Mithilfe ihres statistischen Verfahrens konnten Monica Ionita und ihre AWI-Kollegin Viorica Nagavciuc laut AWI die Entwicklung der Wassermengen in Elbe und Rhein über einen Zeitraum von bis zu drei Monaten treffend vorhersagen – auch die extrem niedrigen Pegel im Spätherbst 2018.

»In der Praxis sieht es so aus, dass wir bis Ende Mai eines Jahres sagen können, wie sich die Durchflussmengen und damit auch die Wasserstände bis Ende September desselben Jahres in etwa entwickeln werden. Wir können dann abschätzen, ob sie im Vergleich zu Vorjahren niedriger, ähnlich oder höher ausfallen werden. Die zu erwartende Wasserabflussmenge berechnen wir mittlerweile drei Monate im Voraus – das heißt, von diesem Zeitpunkt an nennen wir dann auch konkrete Zahlen«, erklärt die Wissenschaftlerin.

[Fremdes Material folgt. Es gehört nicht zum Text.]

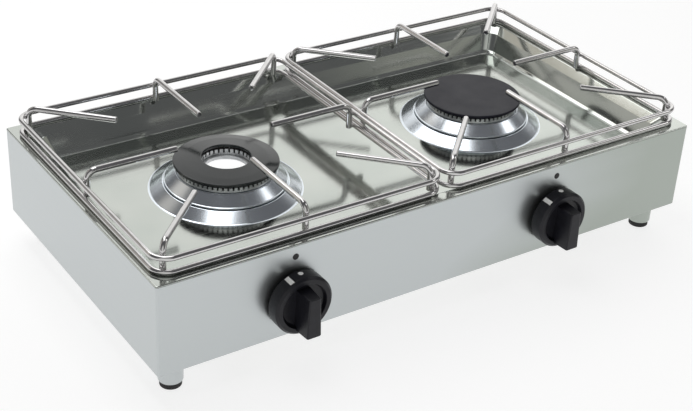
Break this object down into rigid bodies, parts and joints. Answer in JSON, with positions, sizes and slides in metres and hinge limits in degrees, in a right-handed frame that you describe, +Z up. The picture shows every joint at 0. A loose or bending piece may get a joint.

Meeres- und Klimadaten werden zu Rate gezogen

Die Grundlage der Analyse bildeten globale Meeres- und Klimadaten aus fast sieben Jahrzehnten, heißt es. In diesen Datensätzen suchen die beiden AWI-Wissenschaftlerinnen nach Zusammenhängen zwischen der Wassermenge im ausgewählten Fluss und entscheidenden Wetter-, Meeres- oder Bodenparametern wie der Oberflächentemperatur in bestimmten Meeresregionen und dem dort vorherrschenden Luftdruck. Eine wichtige Rolle spielten außerdem die Temperatur, der Niederschlag und die Bodenfeuchte im Quell- und Einzugsgebiet des jeweiligen Flusses.

Für die Wasserstände in Rhein und Elbe sei die Meeresoberflächentemperatur des Nordatlantiks der alles entscheidende Faktor. Sie beeinflusse das Wetter in Mitteleuropa maßgeblich und entscheide vereinfacht gesagt, »auf welchen Bahnen Sturm- und Regengebiete ziehen werden«, erklärt Ionita.

Als »verlässlich« identifizierte Zusammenhänge speisen die Wissenschaftlerinnen als statistische Berechnungsgrundlage in ihr Modell ein – und das nicht für alle Flüsse auf einmal, sondern für jeden Einzelnen ganz individuell. Anschließend passen sie ihr Modell an die entsprechenden Jahreszeiten an. Für ein und denselben Fluss könnten im Frühjahr nämlich völlig andere Einflussgrößen relevant sein als im Herbst.

Vorhersagemodell aus Echzeitdaten entwickelt

Für konkrete Vorhersagen sammeln die AWI-Forscherinnen dann Echtzeitdaten aller relevanten Wetter- und Umweltparameter aus den zurückliegenden Monaten und lassen diese in das statistische Modell einlaufen. Per Computer berechnen sie dann, welche Menge Wasser im anvisierten Zeitraum an einer bestimmten Stelle im Fluss fließen wird. Auf Basis dieser Zahl können die Forscherinnen im Anschluss die künftige Entwicklung der Wasserpegel abschätzen.

Zuverlässige Langzeitvorhersagen der Wasserstände sind für die Binnenschifffahrt und alle abhängigen Firmen so wertvoll wie passende Wetterprognosen für die Landwirtschaft. Je eher alle Verantwortlichen Bescheid wissen, desto vorausschauender und kostensparender können sie planen.

»Wir hoffen, dass wir mit unserer neuen Studie noch viel mehr Akteure von unserer Arbeit überzeugen können. Überraschungen und Produktionsausfälle wie zum Ende des Dürresommers 2018 muss es künftig nicht mehr geben. Mithilfe unserer Berechnungen wissen wir nämlich jederzeit ziemlich genau, wie sich die Wasserstände in Deutschlands wichtigsten Flüssen entwickeln werden«, sagt Ionita.